- Required work -
Would you print the material exactly, starting at its first line and ending at the line holding "clear: bpy.types.Material = field(init=False)"?
··· Raw data
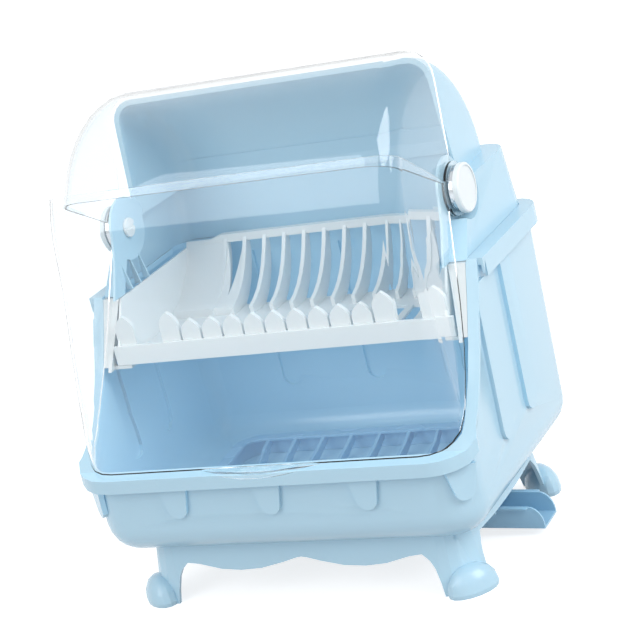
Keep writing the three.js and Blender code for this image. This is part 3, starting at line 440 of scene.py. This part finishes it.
@dataclass
class Finishes:
    """The drainer's finishes, made once."""

    pale_blue: bpy.types.Material = field(init=False)
    deep_blue: bpy.types.Material = field(init=False)
    white: bpy.types.Material = field(init=False)
    clip_white: bpy.types.Material = field(init=False)
    chrome: bpy.types.Material = field(init=False)
    clear: bpy.types.Material = field(init=False)

    def __post_init__(self) -> None:
        """Makes each finish."""
        # The blue plastics get a painted glow on their inner walls, standing in for light through them.
        self.pale_blue = MouldedPlastic("pale_blue_plastic", Shade.PALE_BLUE, 0.24, painted_inner_glow=0.13).make()
        self.deep_blue = MouldedPlastic("deep_blue_plastic", Shade.DEEP_BLUE, 0.26, painted_inner_glow=0.05).make()
        self.white = MouldedPlastic("white_plastic", Shade.WHITE, 0.34).make()
        self.clip_white = MouldedPlastic("clip_white_plastic", Shade.CLIP_WHITE, 0.22).make()
        self.chrome = BrightMetal("chrome_plating").make()
        self.clear = ClearPlastic("clear_plastic").make()


@dataclass
class Moulding:
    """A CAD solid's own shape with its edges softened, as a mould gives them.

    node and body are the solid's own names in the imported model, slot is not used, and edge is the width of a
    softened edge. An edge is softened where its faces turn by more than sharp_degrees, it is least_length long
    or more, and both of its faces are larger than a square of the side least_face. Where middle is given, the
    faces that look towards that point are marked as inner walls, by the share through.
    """

    INNER = "inner"

    frame: dict
    node: str
    body: str
    slot: str
    finish: bpy.types.Material
    edge: float = 0.6 * MM
    segments: int = 2
    # middle and through set where and how strongly the finish paints its glow on the inner walls.
    middle: Point | None = None
    through: float = 1.0
    sharp_degrees: float = 28.0
    flat_degrees: float = 0.8
    merge_distance: float = 0.02 * MM
    sliver_width: float = 0.03 * MM
    least_length: float = 0.5 * MM
    least_face: float = 0.7 * MM

    def mesh(self) -> bpy.types.Mesh:
        """Copies the solid's mesh, merges its loose corners and clears its flat faces of cut lines.

        Returns:
            The merged mesh, with bevel weights on its sharp edges and marks on its inner walls.
        """
        data = self.frame["nodes"][self.node].data.copy()
        data.name = f"{self.node}_moulded"
        work = bmesh.new()
        work.from_mesh(data)
        bmesh.ops.remove_doubles(work, verts=work.verts, dist=self.merge_distance)
        bmesh.ops.dissolve_degenerate(work, dist=self.sliver_width, edges=work.edges)
        bmesh.ops.dissolve_limit(
            work,
            angle_limit=math.radians(self.flat_degrees),
            verts=work.verts,
            edges=work.edges,
            delimit={"NORMAL"},
        )
        self.weigh_edges(work)
        self.mark_inner(work)
        work.to_mesh(data)
        work.free()
        data.materials.clear()
        return data

    def weigh_edges(self, work: bmesh.types.BMesh) -> None:
        """Gives each edge that is to be softened a bevel weight of 1, and the others 0.

        Args:
            work: The mesh in work.
        """
        weights = work.edges.layers.float.new("bevel_weight_edge")
        least_area = self.least_face**2
        for edge in work.edges:
            faces = edge.link_faces
            if len(faces) != 2 or edge.calc_length() < self.least_length:
                continue
            turned = edge.calc_face_angle(0.0) > math.radians(self.sharp_degrees)
            edge[weights] = float(turned and min(face.calc_area() for face in faces) > least_area)

    def mark_inner(self, work: bmesh.types.BMesh) -> None:
        """Marks the faces whose outward normal points towards the middle, which the finish gives a painted
        glow.

        Formula: a face is inner where its normal times the vector from the middle to the face's own middle
        is negative.

        Args:
            work: The mesh in work.
        """
        inner = work.faces.layers.float.new(self.INNER)
        if self.middle is None:
            return
        middle = Vector(self.middle)
        for face in work.faces:
            face[inner] = self.through * (face.normal.dot(face.calc_center_median() - middle) < 0.0)

    def build(self) -> bpy.types.Object:
        """Makes the piece, softens its sharp edges and shades the rest smooth.

        Returns:
            The finished piece, riding on its body.
        """
        data = self.mesh()
        piece = bpy.data.objects.new(f"{self.node}_piece", data)
        bpy.context.scene.collection.objects.link(piece)
        data.materials.append(self.finish)
        data.polygons.foreach_set("use_smooth", np.ones(len(data.polygons), bool))
        bevel = piece.modifiers.new("soft_edges", "BEVEL")
        bevel.width = self.edge
        bevel.segments = self.segments
        bevel.limit_method = "WEIGHT"
        bevel.harden_normals = True
        bevel.use_clamp_overlap = True
        data.set_sharp_from_angle(angle=math.radians(self.sharp_degrees))
        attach(piece, self.body)
        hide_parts(self.node)
        LOG.info("moulding %s rides on %s", self.node, self.body)
        return piece


@dataclass
class Stand:
    """The legged stand and the spout that slides in it."""

    frame: dict
    finishes: Finishes
    stand_edge: float = 0.8 * MM
    spout_edge: float = 0.5 * MM

    def build(self) -> None:
        """Builds the stand and its spout."""
        blue, deep = self.finishes.pale_blue, self.finishes.deep_blue
        Moulding(self.frame, "base_stand", "stand", "pale_blue", blue, self.stand_edge).build()
        Moulding(self.frame, "drain_spout", "spout", "deep_blue", deep, self.spout_edge).build()


@dataclass
class Tub:
    """The tub with the brackets that hold the plate rack."""

    frame: dict
    finishes: Finishes
    tub_edge: float = 0.9 * MM
    bracket_edge: float = 0.6 * MM
    middle: Point = (0.0, 0.0, 0.22)

    def build(self) -> None:
        """Builds the tub and its brackets."""
        blue, clip = self.finishes.pale_blue, self.finishes.clip_white
        Moulding(self.frame, "lower_tub", "tub", "pale_blue", blue, self.tub_edge, middle=self.middle).build()
        for side in SIDES:
            Moulding(self.frame, f"rack_bracket_{side}", "tub", "white", clip, self.bracket_edge).build()


@dataclass
class Racks:
    """The bowl rack in the tub and the plate rack above it."""

    frame: dict
    finishes: Finishes
    edge: float = 0.5 * MM
    middle: Point = (0.0, 0.0, 0.3)

    def build(self) -> None:
        """Builds both racks."""
        deep, white = self.finishes.deep_blue, self.finishes.white
        Moulding(self.frame, "bowl_rack", "bowl_rack", "deep_blue", deep, self.edge, middle=self.middle).build()
        Moulding(self.frame, "plate_rack", "plate_rack", "white", white, self.edge).build()


@dataclass
class Hood:
    """The rear hood with the hinge pieces that carry the lids."""

    frame: dict
    finishes: Finishes
    hood_edge: float = 0.6 * MM
    hinge_edge: float = 0.5 * MM
    ring_edge: float = 0.6 * MM
    ring_segments: int = 3
    middle: Point = (0.0, 0.02, 0.37)
    # Share of the painted glow on the hood's inner walls.
    through: float = 0.3

    def build(self) -> None:
        """Builds the hood and both hinges."""
        blue, white, chrome = self.finishes.pale_blue, self.finishes.white, self.finishes.chrome
        Moulding(
            self.frame,
            "rear_hood",
            "hood",
            "pale_blue",
            blue,
            self.hood_edge,
            middle=self.middle,
            through=self.through,
        ).build()
        for side in SIDES:
            for part in ("bush", "screw", "cap"):
                Moulding(self.frame, f"hinge_{part}_{side}", "hood", "white", white, self.hinge_edge).build()
            Moulding(
                self.frame, f"hinge_ring_{side}", "hood", "chrome", chrome, self.ring_edge, self.ring_segments
            ).build()


@dataclass
class Lids:
    """The two clear lids that turn on the hinges."""

    frame: dict
    finishes: Finishes
    edge: float = 0.4 * MM

    def build(self) -> None:
        """Builds both lids."""
        for name in ("upper_lid", "front_lid"):
            Moulding(self.frame, name, name, "clear", self.finishes.clear, self.edge).build()


@dataclass(frozen=True)
class SoftLamp:
    """A square soft lamp.

    Its place, its side and the point that it looks at are in metres, and its power is in watts.
    """

    name: str
    place: Point
    side: float
    power: float
    aim: Point

    def build(self) -> None:
        """Adds the lamp to the scene."""
        data = bpy.data.lights.new(self.name, "AREA")
        data.shape = "SQUARE"
        data.size = self.side
        data.energy = self.power
        lamp = bpy.data.objects.new(self.name, data)
        bpy.context.scene.collection.objects.link(lamp)
        direction = Vector(self.aim) - Vector(self.place)
        lamp.rotation_mode = "QUATERNION"
        lamp.rotation_quaternion = direction.to_track_quat("-Z", "Y")
        lamp.location = self.place


@dataclass
class Studio:
    """The floor, the soft lamps, the white surround and the camera at the photograph's angle.

    The camera's angles are in degrees, its distance is from the target, and its focal length is in pixels
    of a picture that is as wide as picture says.
    """

    azimuth: float = 27.595
    elevation: float = 17.055
    roll: float = 14.0
    distance: float = 2.140245
    focal_pixels: float = 2108.295
    target: Point = (0.011611, 0.02575, 0.241493)
    picture: int = 640
    sensor: float = 36.0
    sight: float = 200.0
    soft_colour: Colour = (0.93, 0.97, 1.0, 1.0)
    soft_light: float = 0.72
    white_colour: Colour = (1.0, 1.0, 1.0, 1.0)
    white_light: float = 1.0
    floor_reach: float = 40.0
    floor_squares: int = 8
    floor_drop: float = 0.2 * MM
    lamps: tuple[SoftLamp, ...] = (
        SoftLamp("key_lamp", place=(3.2, -0.4, 2.6), side=2.4, power=88.0, aim=(0.0, 0.0, 0.25)),
        SoftLamp("front_lamp", place=(-1.6, -3.6, 2.6), side=3.0, power=60.0, aim=(0.0, 0.0, 0.2)),
    )

    def camera(self) -> None:
        """Places the camera: back points from the target to the camera, and the picture is rolled about it."""
        azimuth, elevation, roll = (math.radians(a) for a in (self.azimuth, self.elevation, self.roll))
        across = math.cos(elevation)
        back = Vector((math.sin(azimuth) * across, -math.cos(azimuth) * across, math.sin(elevation)))
        level = Vector((math.cos(azimuth), math.sin(azimuth), 0.0))
        upright = back.cross(level)
        right = level * math.cos(roll) - upright * math.sin(roll)
        up = level * math.sin(roll) + upright * math.cos(roll)
        data = bpy.data.cameras.new("photo_camera")
        data.sensor_width = self.sensor
        data.sensor_fit = "HORIZONTAL"
        data.lens = self.focal_pixels / self.picture * data.sensor_width
        data.clip_end = self.sight
        camera = bpy.data.objects.new("photo_camera", data)
        bpy.context.scene.collection.objects.link(camera)
        turn = Matrix((right, up, back)).transposed().to_4x4()
        camera.matrix_world = Matrix.Translation(Vector(self.target) + back * self.distance) @ turn
        bpy.context.scene.camera = camera

    def surround(self) -> None:
        """Gives the world a plain soft light that reads as white to the eye, glass and gloss."""
        world = bpy.data.worlds.new("surround")
        bpy.context.scene.world = world
        nodes = Nodes(world)
        soft = nodes.add("ShaderNodeBackground", Color=self.soft_colour, Strength=self.soft_light)
        white = nodes.add("ShaderNodeBackground", Color=self.white_colour, Strength=self.white_light)
        seen = nodes.rays(Ray.CAMERA, Ray.TRANSMISSION, Ray.GLOSSY)
        nodes.end(nodes.choose(seen, soft.outputs[0], white.outputs[0]), "ShaderNodeOutputWorld")

    def floor(self) -> None:
        """Lays a wide floor just under the drainer: level squares between the points of a square grid."""
        steps = np.linspace(-self.floor_reach, self.floor_reach, self.floor_squares + 1)
        x, y = np.meshgrid(steps, steps, indexing="ij")
        points = np.stack([x, y, np.full_like(x, -self.floor_drop)], axis=-1).reshape(-1, 3)
        rows, columns = x.shape
        index = np.arange(rows * columns).reshape(rows, columns)
        corners = [index[:-1, :-1], index[1:, :-1], index[1:, 1:], index[:-1, 1:]]
        faces = np.stack(corners, axis=-1).reshape(-1, 4)
        data = bpy.data.meshes.new("studio_floor")
        data.from_pydata(points.tolist(), [], faces.tolist())
        data.materials.append(StudioFloor().make())
        floor = bpy.data.objects.new("studio_floor", data)
        bpy.context.scene.collection.objects.link(floor)

    def build(self) -> None:
        """Builds the studio."""
        self.camera()
        self.floor()
        self.surround()
        for lamp in self.lamps:
            lamp.build()
        bpy.context.scene.view_settings.view_transform = "Standard"
        LOG.info("studio ready")


def main() -> None:
    """Builds the drainer and its studio in order."""
    logging.basicConfig(level=logging.INFO, format="%(name)s: %(message)s")
    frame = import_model()
    finishes = Finishes()
    for part in (Stand, Tub, Racks, Hood, Lids):
        part(frame, finishes).build()
        LOG.info("%s done", part.__name__)
    Studio().build()


if __name__ == "__main__":
    main()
······
- Exercise solution -
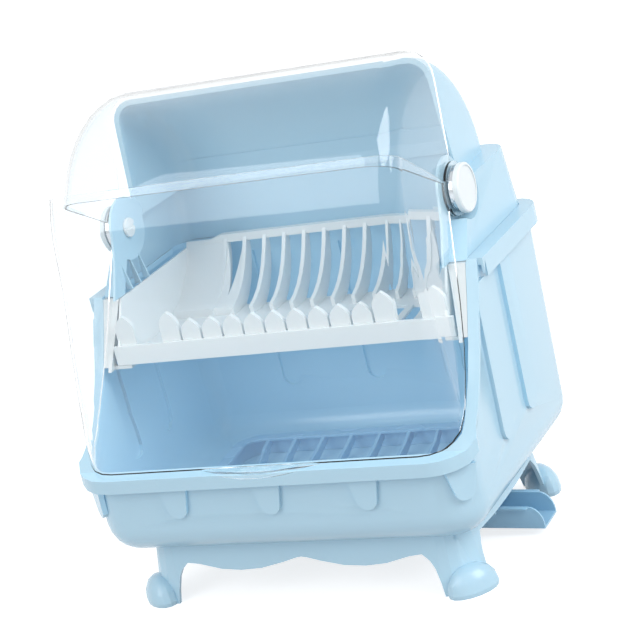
Keep writing the three.js and Blender code for this image. This is part 3, starting at line 440 of scene.py. This part finishes it.
@dataclass
class Finishes:
    """The drainer's finishes, made once."""

    pale_blue: bpy.types.Material = field(init=False)
    deep_blue: bpy.types.Material = field(init=False)
    white: bpy.types.Material = field(init=False)
    clip_white: bpy.types.Material = field(init=False)
    chrome: bpy.types.Material = field(init=False)
    clear: bpy.types.Material = field(init=False)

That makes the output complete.